Last year’s constitutional changes gave President Vladimir Putin the option to remain in power for the next 16 years. Therefore, we shouldn’t expect a change in Russia’s strategic goals or modus operandi any time soon. There is no doubt that Russia will seek to exploit all opportunities to undermine our unity and military posture, which is why we need to remain vigilant.

From the Russian perspective, it sees the Baltic region as NATO’s weakest link. It could mean that in case of a wider dispute between Russia and the West, Russia could be tempted to confront NATO in this corner of Europe. The Baltic region remains the only part of the alliance where Russia enjoys an overwhelming speed, distance and force ratio advantage over the NATO alliance. Moreover Russia regularly plans and tests those plans against NATO’s eastern flank in large-scale exercises. Worryingly, Russia also routinely announces them at very short notice and systematically misleads about the intent, scale and scope — in direct violation of conventional arms control and confidence-building measures.

We must be prepared to expect precisely the same behavior in 2021, when Russia organizes another Zapad exercise, and the same for future large-scale exercises in the decade ahead.

It is thus critical that Russia never questions or miscalculates NATO’s resolve and the credibility of our collective defense. The work on the alliance’s deterrence and defense posture must continue vigorously, with a particular focus on the capacity to reinforce any part of the alliance with fires, effects and forces at the speed of relevancy. For political and military signaling, NATO’s deterrence and defense needs to be regularly tested and exercised in realistic conditions, as was intended with the U.S.-led Defender Europe 2020. In the future, such exercises should place further focus on reinforcing the Baltic region.

Strengthening NATO’s deterrence and defense posture requires continuous investment. All Baltic states spend over 2 percent of their respective gross domestic products on defense, but due to our relatively small size, this will never be enough to mass sufficient military power to face the potential Russian threat alone.

Thus, the European Deterrence Initiative and U.S. security assistance have been critical, as they have allowed us to develop our self-defense capability goals faster than planned. In the coming years, this funding will boost regionwide air defense and the development of C4I capabilities, directly benefitting the interests of the U.S. and NATO.

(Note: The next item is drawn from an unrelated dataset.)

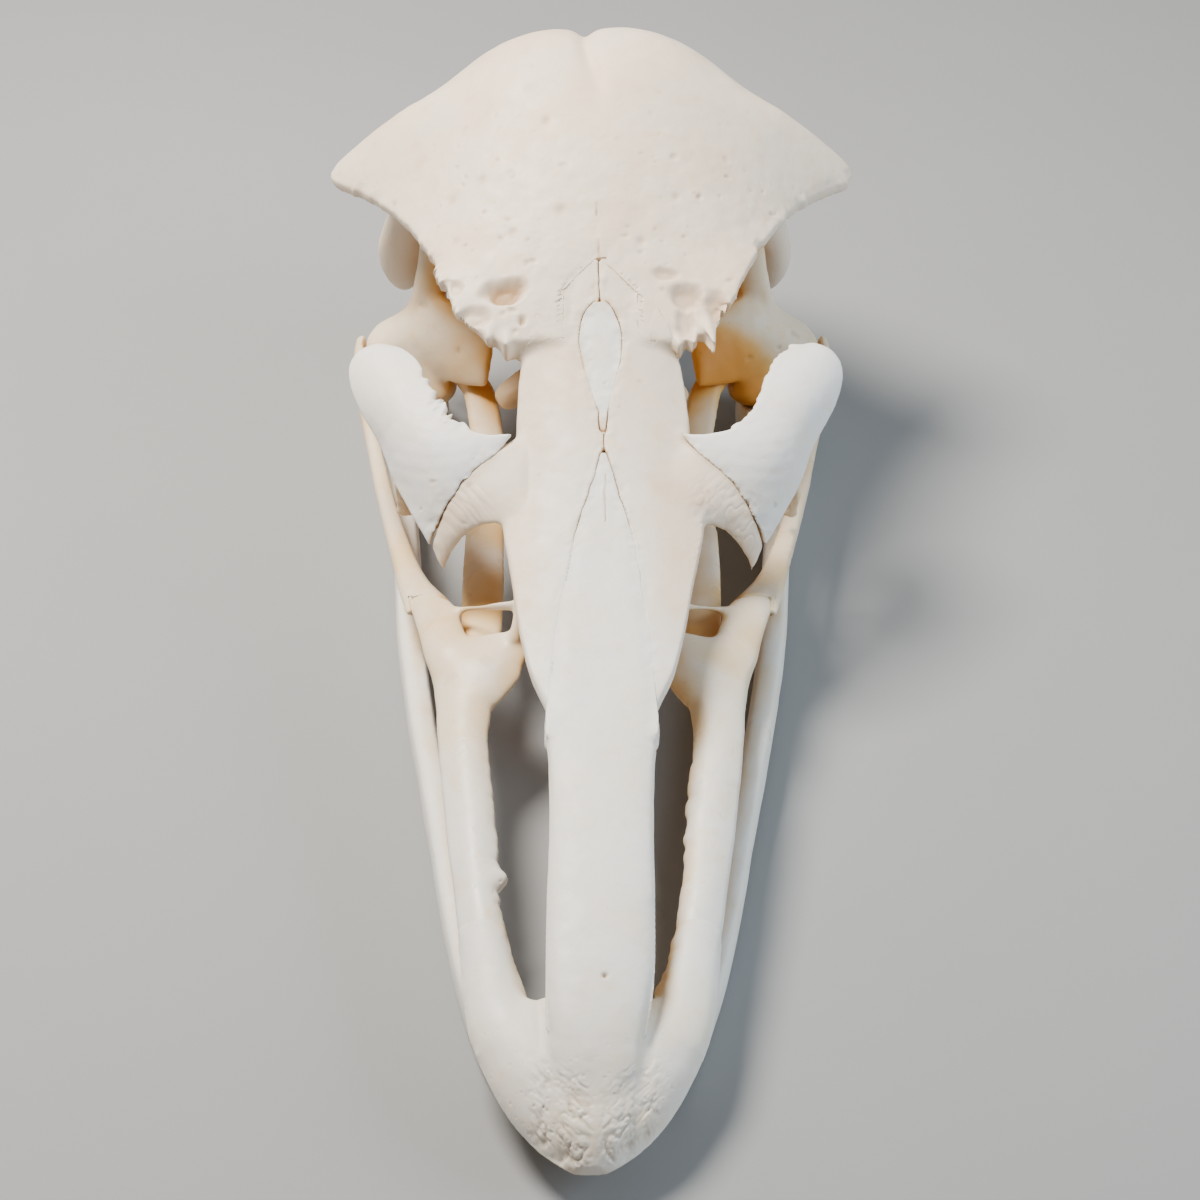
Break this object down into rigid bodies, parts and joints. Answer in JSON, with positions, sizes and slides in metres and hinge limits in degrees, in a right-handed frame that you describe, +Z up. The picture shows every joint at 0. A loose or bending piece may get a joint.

The forward positioning of U.S. forces in Europe and in the Baltic region — to train and exercise our collective defense plans — will remain an equally irreplaceable part of NATO’s deterrence. Estonia looks forward to the continued deployment of U.S. troops and assets in our region as well as joint exercises, like those in 2020 that included strategic bombers, Multiple Launch Rocket Systems and U.S. special forces.

Beyond conventional threats, we must also recognize the growing importance and focus on emerging and disruptive technologies, including cyber. While Estonia’s capabilities to meet conventional threats may be limited, our strength in the cyber domain rivals much larger nations. This was demonstrated in our recent cyber defense operation with U.S. Cyber Command, which offered valuable lessons for both sides.

In an upcoming era of algorithmic warfare, NATO must also think of data as a strategic capability. As an alliance, the more data we can collectively share, the more effectively we can compete with other powers such as Russia and China, for instance in developing AI solutions.

As we step into the next decade, U.S. leadership, the trans-Atlantic bond and cooperation among allies are more needed than ever. Whether it be political unity and solidarity, defense investment, expertise in cybersecurity, or contributions to international operations to fight against terrorism, the U.S. and NATO can always count on Estonia.

Juri Luik is Estonia’s defense minister.